General Motors’ recent pledge to produce almost nothing but electric vehicles by 2035 is part of a global auto trend — a shift given fresh impetus by a supportive U.S. administration under President Joe Biden, say analysts reacting to the most ambitious clean-energy goal announced by any major auto maker.
GM says it hopes to shift to producing only electric cars, small trucks and sports utility vehicles over that 14-year period and become a carbon neutral company five years later.
“Our vision for the future is a world with zero crashes, zero emissions, and zero congestion,” General Motors CEO Mary Barra told the Consumer Electronics Show CES 2021 on January 12 in Las Vegas.
The ultimate goal? Reducing reliance on fossil fuel and cutting the carbon dioxide emissions that are warming the planet. Last month, GM also announced it has signed the Business Ambition Pledge for 1.5 degrees Celsius, a global pact that aims to limit the warming.
GM was an early entrant to the green vehicle market in December 2010 with its Chevy Volt gasoline-electric hybrid. In 2019, however, the company sided with the Trump administration to fight strict fuel standards enacted by California and followed by 12 other states.
Under the new U.S. administration, the trajectory is shifting, says a business professor who was a former chief economist and group vice president at Ford Motor Company.
“What’s happening here is a realignment of General Motors, and certainly it’s getting its policy or its vision aligned with where the Biden administration is going,” said Martin Zimmerman, an emeritus business professor at the University of Michigan. On Biden’s first day in office, the United States rejoined the Paris climate accord which aims to curb greenhouse gas emissions.
But Zimmerman says planning for GM’s pledge was under way, independent of politics.
“I think the industry as a whole, and not just General Motors, saw that the pressure for greater fuel economy, the pressure for dealing with climate change is here and it’s permanent,” he said, noting, “Administrations will come and go,” but the trend toward green technology is long-term.
The startup Tesla, founded in 2003, has proven that electric vehicles can appeal to consumers, but another analyst notes the U.S. market is still small.
“Our EV (electric vehicle) market is only about 2% right now,” said Tyson Jominy, vice president for data and analytics for the market research company JD Power. “Europe this past quarter hit 10%,” he said. China’s EV market is more than 5%.
In Norway, the world leader, electric vehicles have a market share of more than 50%.
Jominy said GM’s announced EV target was “not quite John F. Kennedy’s moonshot announcement,” when the late U.S. president declared in 1961 that it would put a man on the moon by the end of the decade, but added, “It’s a pretty big deal for an automaker of GM’s size to announce such an ambitious goal.”
Part of the challenge in reaching it, says analyst Bruce Belzowski of the Automotive Futures Group, is that Americans love big SUVs and trucks.

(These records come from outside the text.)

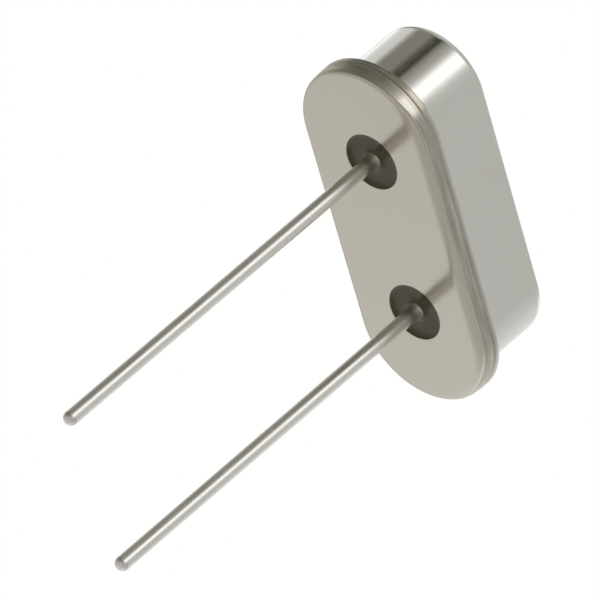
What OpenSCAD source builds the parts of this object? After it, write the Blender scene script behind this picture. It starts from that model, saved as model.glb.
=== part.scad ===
// Low-profile two-lead quartz crystal unit in a resistance-welded metal can.
// Millimetres. The origin is the centre of the header's flat underside, which
// seats on the board. +Z points away from the board, X runs through both leads.

/* [Leads] */
// Distance between the two lead centres
lead_pitch = 4.88; // [4.6:0.02:5.1]
// Lead diameter
lead_d = 0.43; // [0.38:0.01:0.5]
// Left lead, from the underside of the header to its tip
lead_len_left = 13.4; // [4:0.1:20]
// Right lead, from the underside of the header to its tip
lead_len_right = 13.1; // [4:0.1:20]
// Rounding at the lead tips
tip_r = 0.18; // [0.05:0.01:0.2]
// How much thinner the bare wire is at its head than the plated lead
plating = 0.02; // [0.01:0.005:0.03]
// Diameter of the flattened lead head inside the can
head_d = 0.84; // [0.7:0.02:1.0]
// Thickness of the flattened lead head
head_t = 0.12; // [0.08:0.01:0.16]

/* [Header] */
// Length of the weld flange along X
flange_l = 10.72; // [10.4:0.02:11.1]
// Width of the weld flange along Y
flange_w = 4.40; // [4.2:0.02:4.65]
// Thickness of the header's rim
header_t = 0.43; // [0.35:0.01:0.5]
// Height of the plateau's top above the underside
plateau_z = 0.85; // [0.75:0.01:0.9]
// Gap between the plateau and the wall of the can
plateau_gap = 0.12; // [0.08:0.01:0.2]
// Rounding of the header's lower outer edge
header_edge_r = 0.17; // [0.1:0.01:0.22]
// Diameter of the two glass-filled holes
seal_d = 1.74; // [1.5:0.02:1.8]

/* [Glass seals] */
// How far the glass lies back from the header's faces at the hole
seal_recess = 0.03; // [0.02:0.01:0.06]
// Depth of the hollow of each glass face between the hole and the lead
seal_dish = 0.10; // [0.05:0.01:0.14]

/* [Cover] */
// Width of the can above the flange
cover_w = 3.55; // [3.4:0.01:3.7]
// Height from the header's underside to the top of the can
overall_h = 3.24; // [3.2:0.01:3.5]
// Sheet thickness of the can
wall_t = 0.20; // [0.15:0.01:0.22]
// Thickness of the can's weld flange
cover_flange_t = 0.25; // [0.2:0.01:0.3]
// Rounding of the can's top edge
top_r = 0.30; // [0.25:0.01:0.4]
// Fillet between the can's wall and its flange
flange_fillet_r = 0.10; // [0.05:0.01:0.15]
// Rounding of the flange's outer edges
flange_edge_r = 0.05; // [0.03:0.01:0.08]

/* [Resonator] */
// Length of the quartz strip
quartz_l = 8.0; // [7.6:0.05:8.2]
// Height of the quartz strip, standing on edge
quartz_h = 1.70; // [1.5:0.02:1.72]
// Thickness of the quartz strip
quartz_t = 0.20; // [0.12:0.01:0.22]
// Length of each electrode
electrode_l = 4.6; // [3.6:0.1:5.2]
// Height of each electrode
electrode_h = 1.20; // [0.9:0.02:1.3]
// Drawn thickness of the electrode film
electrode_t = 0.02; // [0.02:0.005:0.03]
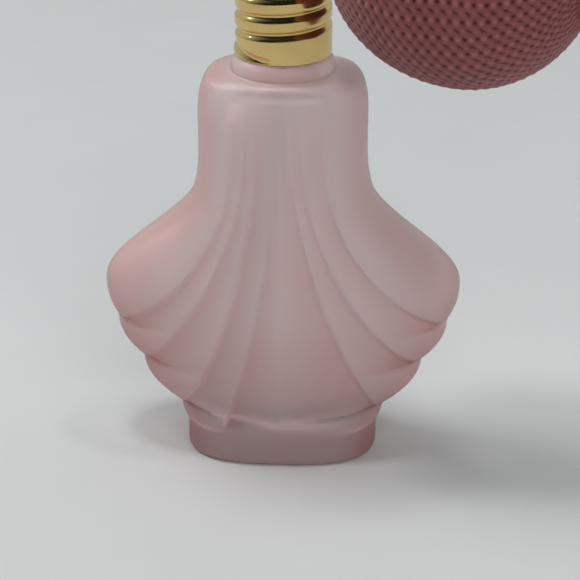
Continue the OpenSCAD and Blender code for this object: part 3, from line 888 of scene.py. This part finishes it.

“Last year, 70% of all sales in the U.S. were SUVs or pickup trucks,” he said, “so if you’re talking about selling electric vehicles, you’re going to have to be in those segments.”
When designed as electric vehicles, trucks and SUVs have slimmer profit margins, providing a challenge for automakers. GM says it will release a large Hummer EV pickup later this year and that most of its luxury Cadillac cars and SUVs will be electric by 2030.
One big challenge: batteries for electric vehicles are expensive, keeping the cost high.
“But there is an expectation that the battery cost is coming down pretty rapidly,” said analyst Jominy, “and then beyond that, as we keep seeing with Tesla announcements, range keeps getting further and further.” Still, scarce recharging stations outside of major urban centers make long trips difficult and a recent JD Power survey shows that worries EV owners.
“You can charge it (your EV vehicle) at home and you never have to go to a gas station,” says Belzowski. “That’s the good news. The bad news is that it takes a long time to charge these vehicles,” he said, eight hours or longer for a drained battery, slower with some systems, faster with others.
More recharging stations are crucial, says former industry executive Zimmerman. “Likely you’ll need government help to get over this chicken and egg problem ... Consumers won’t buy the vehicles unless there are fuel stations out there,” he said, “but people aren’t going to want to invest in fuel stations unless there are vehicles that will get charged there.”
Government incentives, increased consumer demand, improved technology, expanded infrastructure and price drops: analyst Belzowski said there are many parts to the puzzle before electric vehicles dominate the market. Increasingly, however, the industry and the current U.S. administration are on board with the effort.
Last month, President Biden signed an executive order to convert the U.S. government fleet to electric vehicles with zero emissions.